Now we have the source and destination set up we can create the data factory

Here is a diagram of the finished pipeline

datafactorypipeline

In creating the data factory components first are the linked services

Here we are setting up the on premise SQL Server lined service (data source)

 {
    "name": "SqlServerOnPrem",
    "properties": {
        "description": "",
        "hubName": "dfral01_hub",
        "type": "OnPremisesSqlServer",
        "typeProperties": {
            "connectionString": "Data Source=onpremSQLBox\\SQL2016;Initial Catalog=SQL2016;Integrated Security=False;User ID=SQL;Password=**********",
            "gatewayName": "DataManagementGateway",
            "userName": "SQL",
            "password": "**********"
        }
    }
}

Then the linked service for the destination (Azure SQL Database)

 
{
    "name": "AzureSqlLinkedService",
    "properties": {
        "description": "",
        "hubName": "dfral01_hub",
        "type": "AzureSqlDatabase",
        "typeProperties": {
            "connectionString": "Data Source=tcp:AZURESQLSERVERNAME.database.windows.net,1433;Initial Catalog=SQLTest;Integrated Security=False;User ID=Rob@AZURESQLSERVERNAME;Password=**********;Connect Timeout=30;Encrypt=True"
        }
    }
}

Now we define the dataset for the source data

 
{
    "name": "SQLServerSource",
    "properties": {
        "published": false,
        "type": "SqlServerTable",
        "linkedServiceName": "SqlServerOnPrem",
        "typeProperties": {
            "tableName": "TabOnPremSQLSource"
        },
        "availability": {
            "frequency": "Hour",
            "interval": 1
        },
        "external": true,
        "policy": {}
    }
}

And the dataset for the destination.

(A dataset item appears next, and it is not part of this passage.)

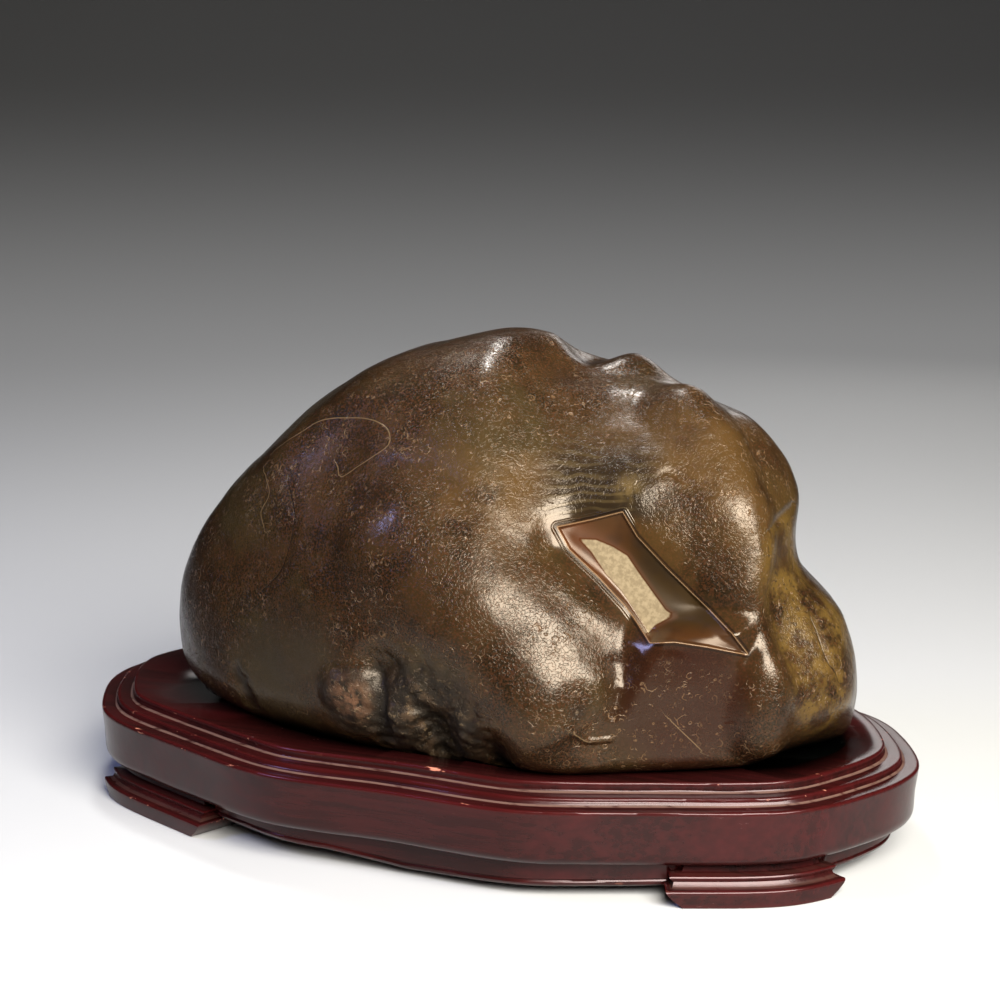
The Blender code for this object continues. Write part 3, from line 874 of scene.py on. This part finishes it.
def inset_loop(loop, inset, unevenness=0.0):
    """The loop moved towards its inside, with the small wander of a hand-cut edge."""
    moved = []
    for index, point in enumerate(loop):
        along = (loop[(index + 1) % len(loop)] - loop[index - 1]).normalized()
        wander = unevenness * noise.noise(Vector((*point * WANDER_ALONG, inset * WANDER_UP)))
        moved.append(point + Vector((-along.y, along.x)) * (inset + wander))
    return moved


def raise_levels(name, levels):
    """A closed solid through level outlines of equal counts, bottom first, from a sphere."""
    around, up = len(levels[0]), len(levels)
    piece = start_piece(bpy.ops.mesh.primitive_uv_sphere_add, name,
                        segments=around, ring_count=up + 1)
    mesh = piece.data
    sphere = read_points(mesh)
    turn = np.arctan2(sphere[:, 1], sphere[:, 0]) / math.tau * around
    turn = np.rint(turn).astype(int) % around
    fall = np.arccos(np.clip(sphere[:, 2], -1, 1)) / math.pi * (up + 1)
    level = up - np.rint(fall).astype(int)
    rings = np.array(levels)
    points = rings[np.clip(level, 0, up - 1), turn]
    points[level == up] = rings[-1].mean(0)
    points[level == -1] = rings[0].mean(0)
    write_points(mesh, points)
    bpy.ops.object.mode_set(mode="EDIT")
    bpy.ops.mesh.select_all(action="SELECT")
    bpy.ops.mesh.normals_make_consistent(inside=False)
    bpy.ops.object.mode_set(mode="OBJECT")
    return piece, level


def solid_copy(node, growth):
    """A closed copy of a frame node whose faces stand a little further out, to cut with."""
    copy = bpy.data.objects.new(node + "_room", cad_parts[node].data.copy())
    bpy.context.scene.collection.objects.link(copy)
    form = bmesh.new()
    form.from_mesh(copy.data)
    bmesh.ops.remove_doubles(form, verts=form.verts, dist=1e-6)
    form.normal_update()
    for vert, move in [(vert, vert.normal * growth) for vert in form.verts]:
        vert.co += move
    form.to_mesh(copy.data)
    form.free()
    return copy


def cut_away(piece, cutter):
    """Take the cutter's room out of the piece, and the cutter out of the scene."""
    cut = piece.modifiers.new("cut", "BOOLEAN")
    cut.operation = "DIFFERENCE"
    cut.solver = "EXACT"
    cut.object = cutter
    bpy.context.view_layer.objects.active = piece
    bpy.ops.object.modifier_apply(modifier=cut.name)
    bpy.data.objects.remove(cutter, do_unlink=True)


def board_profile():
    """(inset, height, arris, cove) up the board's edge. Arris and cove are 1 on those lines."""
    low, taper = BOARD_LOW.z, SIDE_TAPER
    profile = [(taper + LOWER_ROUND + 3 * MM, low, 0, 0)]
    for step in range(7):
        turn = math.radians(90 - 15 * step)
        profile.append((taper + LOWER_ROUND * (1 - math.cos(turn)),
                        low + LOWER_ROUND * (1 - math.sin(turn)), 0, 0))
    profile.append((0.8 * taper, low + 0.55 * (RIM_HEIGHT - low), 0, 0))
    inset, height = 0.0, RIM_HEIGHT
    for rise, depth in STEPS + ((0.0, 0.0),):
        profile += [(inset + back * MM, height + up * MM, arris, 0)
                    for back, up, arris in WORN_EDGE]
        if depth:
            corner = inset + depth
            profile += [(corner - 2.4 * COVE_RADIUS, height, 0, 0)]
            for step in range(5):
                turn = math.radians(22.5 * step)
                profile.append((corner - COVE_RADIUS * (1 - math.sin(turn)),
                                height + 0.8 * COVE_RADIUS * (1 - math.cos(turn)),
                                0, int(step in (1, 2))))
        inset, height = inset + depth, height + rise
    return profile


def store_lines(piece, level, lines):
    """Keep each level's (arris, cove) on the points of a raised piece."""
    lines = np.array(list(lines) + [(0, 0)])
    store(piece.data, "arris", lines[level, 0])
    store(piece.data, "cove", lines[level, 1])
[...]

Note the table name is the table variable in the destination stored procedure

 
{
    "name": "SqlOutput",
    "properties": {
        "published": false,
        "type": "AzureSqlTable",
        "linkedServiceName": "AzureSQLLinkedService",
        "typeProperties": {
            "tableName": "inDataFromOnprem"
        },
        "availability": {
            "frequency": "Hour",
            "interval": 1
        }
    }
}

Finally we construct the pipeline. We have to define the stored procedure as well as the table type it is expecting

 
{
    "name": "CallStroedProc",
    "properties": {
        "activities": [
            {
                "type": "Copy",
                "typeProperties": {
                    "source": {
                        "type": "SqlSource"
                    },
                    "sink": {
                        "type": "SqlSink",
                        "sqlWriterStoredProcedureName": "spDFTableProc",
                        "sqlWriterTableType": "tabTypeUploadData",
                        "writeBatchSize": 0,
                        "writeBatchTimeout": "00:00:00"
                    }
                },
                "inputs": [
                    {
                        "name": "SQLServerSource"
                    }
                ],
                "outputs": [
                    {
                        "name": "SqlOutput"
                    }
                ],
                "policy": {
                    "timeout": "02:00:00",
                    "concurrency": 1,
                    "executionPriorityOrder": "NewestFirst",
                    "style": "StartOfInterval",
                    "longRetry": 0,
                    "longRetryInterval": "00:00:00"
                },
                "scheduler": {
                    "frequency": "Hour",
                    "interval": 1
                },
                "name": "CopyToStoredProcedure"
            }
        ],
        "start": "2017-03-31T00:09:00.273Z",
        "end": "2017-04-02T03:00:00Z",
        "isPaused": false,
        "hubName": "dfral01_hub",
        "pipelineMode": "Scheduled"
    }
}

We would now need to consider setting up slices and only moving the data from the source system that corresponded to the relevant slice.